Hearth and home; loyalty and land. Rivalry, pride and a nation of traditions. Sentinel hills, silent marshes, and standing stones that mark the roads to Elsewhere. Generation to generation tilling the good, dark earth as their forebears did and reaping the harvests that feed all the Empire.
For centuries, the Marcher Households have marched with the Empire’s armies, reliant not so much on magic or shining faith, but on the strength of their arms, the courage of their hearts, and the knowledge that they fought for the green fields of home.
Old folk tell of glorious conquest in their grandsires' time, of defeat in their own, and hope for victory in years to come. The woodsman and the smith turn their hands to things of war. The merchant’s clerk lists supplies for the baggage train. The ceremonies of the harvest are marked with blood. Those granted stewardship remember wicker men. Those who choose to follow know the power of sacrifice.
The Marches is the sleeping giant of Empire. Enemy boots churn up the rich soil, as the dog days of Summer give way to the cold dawn of Autumn – and to war.
Five things about the Marches
- The heart of the Marches is the Household. Yeomen loyal in livery, proud of their history and versed in the long rivalries between their Households.
- They're governed by consent. They choose their leaders, their councillors and their delegates. Marchers are led not ruled.
- They're fiercely independent, proud and stubborn. They solve their own problems and stand their ground to defend what is theirs.
- They hold to traditional beliefs. This is a land of heart and soul, of touching iron to avert ill and weaving straw to keep out evil, where Imperial Virtues are just plain common sense.

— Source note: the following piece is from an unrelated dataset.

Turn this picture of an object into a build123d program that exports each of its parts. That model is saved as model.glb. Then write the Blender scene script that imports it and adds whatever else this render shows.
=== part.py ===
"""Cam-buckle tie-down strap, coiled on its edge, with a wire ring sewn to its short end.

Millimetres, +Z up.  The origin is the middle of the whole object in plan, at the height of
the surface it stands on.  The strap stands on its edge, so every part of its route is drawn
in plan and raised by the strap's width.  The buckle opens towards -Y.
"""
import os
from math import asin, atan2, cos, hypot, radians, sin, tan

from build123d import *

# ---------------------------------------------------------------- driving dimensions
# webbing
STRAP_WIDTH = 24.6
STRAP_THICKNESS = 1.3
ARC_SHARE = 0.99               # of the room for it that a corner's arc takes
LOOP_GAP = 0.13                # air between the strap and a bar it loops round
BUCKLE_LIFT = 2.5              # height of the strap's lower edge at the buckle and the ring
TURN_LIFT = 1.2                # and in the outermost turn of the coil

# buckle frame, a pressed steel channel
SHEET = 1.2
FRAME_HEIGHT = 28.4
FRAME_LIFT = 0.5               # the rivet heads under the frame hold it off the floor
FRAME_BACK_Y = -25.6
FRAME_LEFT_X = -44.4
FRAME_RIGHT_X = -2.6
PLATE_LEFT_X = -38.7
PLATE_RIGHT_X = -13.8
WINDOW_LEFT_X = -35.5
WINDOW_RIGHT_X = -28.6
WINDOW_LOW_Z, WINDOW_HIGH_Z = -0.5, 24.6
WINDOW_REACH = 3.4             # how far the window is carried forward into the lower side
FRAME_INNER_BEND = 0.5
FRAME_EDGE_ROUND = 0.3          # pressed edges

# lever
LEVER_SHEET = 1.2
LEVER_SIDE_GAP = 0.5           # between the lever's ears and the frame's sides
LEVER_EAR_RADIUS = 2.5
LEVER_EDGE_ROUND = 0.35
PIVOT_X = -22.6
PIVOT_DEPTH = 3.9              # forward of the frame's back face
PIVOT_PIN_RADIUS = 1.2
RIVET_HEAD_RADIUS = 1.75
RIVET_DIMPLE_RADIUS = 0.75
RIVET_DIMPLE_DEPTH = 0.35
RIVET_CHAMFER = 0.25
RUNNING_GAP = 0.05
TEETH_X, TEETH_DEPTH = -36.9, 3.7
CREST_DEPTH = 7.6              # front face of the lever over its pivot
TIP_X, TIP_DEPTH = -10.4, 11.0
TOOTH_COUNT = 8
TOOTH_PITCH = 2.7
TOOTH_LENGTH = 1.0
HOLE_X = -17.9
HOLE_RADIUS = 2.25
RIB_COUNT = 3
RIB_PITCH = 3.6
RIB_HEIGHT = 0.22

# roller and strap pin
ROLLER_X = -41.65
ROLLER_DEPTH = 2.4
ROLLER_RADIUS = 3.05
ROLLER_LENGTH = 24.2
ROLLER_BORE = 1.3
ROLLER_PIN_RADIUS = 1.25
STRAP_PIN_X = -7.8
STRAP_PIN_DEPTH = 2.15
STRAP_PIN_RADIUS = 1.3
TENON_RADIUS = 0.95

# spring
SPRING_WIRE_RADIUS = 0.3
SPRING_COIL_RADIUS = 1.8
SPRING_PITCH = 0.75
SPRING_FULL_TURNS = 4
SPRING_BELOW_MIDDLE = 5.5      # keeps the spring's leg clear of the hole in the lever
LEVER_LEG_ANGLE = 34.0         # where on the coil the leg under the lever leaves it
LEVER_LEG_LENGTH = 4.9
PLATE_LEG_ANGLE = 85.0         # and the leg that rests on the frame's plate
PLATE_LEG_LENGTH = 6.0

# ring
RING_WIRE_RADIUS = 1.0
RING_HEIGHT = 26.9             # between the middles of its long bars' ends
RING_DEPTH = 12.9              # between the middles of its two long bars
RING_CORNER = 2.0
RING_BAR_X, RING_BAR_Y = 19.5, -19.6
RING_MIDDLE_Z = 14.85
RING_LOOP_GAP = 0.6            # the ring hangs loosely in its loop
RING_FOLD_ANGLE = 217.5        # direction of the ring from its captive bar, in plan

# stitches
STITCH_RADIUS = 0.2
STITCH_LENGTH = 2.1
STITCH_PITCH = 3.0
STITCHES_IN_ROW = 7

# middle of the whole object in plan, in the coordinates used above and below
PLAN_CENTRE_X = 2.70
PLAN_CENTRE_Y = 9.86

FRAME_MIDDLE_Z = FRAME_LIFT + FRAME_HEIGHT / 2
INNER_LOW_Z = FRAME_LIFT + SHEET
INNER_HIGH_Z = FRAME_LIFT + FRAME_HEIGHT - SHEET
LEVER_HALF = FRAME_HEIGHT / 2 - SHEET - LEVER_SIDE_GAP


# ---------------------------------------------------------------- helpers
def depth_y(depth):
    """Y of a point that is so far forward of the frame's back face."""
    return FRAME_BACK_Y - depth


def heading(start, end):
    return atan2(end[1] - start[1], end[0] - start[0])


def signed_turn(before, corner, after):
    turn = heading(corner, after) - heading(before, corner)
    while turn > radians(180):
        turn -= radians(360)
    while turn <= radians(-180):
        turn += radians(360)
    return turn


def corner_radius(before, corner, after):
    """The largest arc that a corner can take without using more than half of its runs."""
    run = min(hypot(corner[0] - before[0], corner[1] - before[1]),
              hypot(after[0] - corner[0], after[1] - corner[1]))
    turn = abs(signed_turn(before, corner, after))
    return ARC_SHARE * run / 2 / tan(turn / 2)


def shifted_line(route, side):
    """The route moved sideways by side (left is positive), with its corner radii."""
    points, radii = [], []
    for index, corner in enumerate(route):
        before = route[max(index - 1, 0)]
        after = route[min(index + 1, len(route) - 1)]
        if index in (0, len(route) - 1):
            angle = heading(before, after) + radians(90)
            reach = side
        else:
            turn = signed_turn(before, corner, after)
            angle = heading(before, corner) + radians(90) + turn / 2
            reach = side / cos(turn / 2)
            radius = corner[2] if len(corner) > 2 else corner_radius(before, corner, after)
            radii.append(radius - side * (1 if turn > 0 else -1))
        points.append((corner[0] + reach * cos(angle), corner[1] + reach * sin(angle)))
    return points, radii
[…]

- Land matters above all else. Land influences every aspect of Marcher life, most especially politics and magic.
What the Marchers are not
- Stereotypical cider-drinkers. While the inspiration is England, it's the North and East as much or more than the South or West.

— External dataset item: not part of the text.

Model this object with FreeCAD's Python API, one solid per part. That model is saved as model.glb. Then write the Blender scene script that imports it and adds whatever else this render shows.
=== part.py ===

- Pagans. While they have elements of paganism, notably a concern for the fertility of the land and its crops, it's not worship, and they are are not polytheistic, nor theistic at all for that matter.
- Re-enactors. The Marches are a fantasy nation, owing as much to The Wicker Man (1973) or Pratchett's Tiffany Aching series as the Cousins' War. While re-enactment quality kit of that era would be marvellous to see, this is not a place for argument about what's historically accurate in the real world.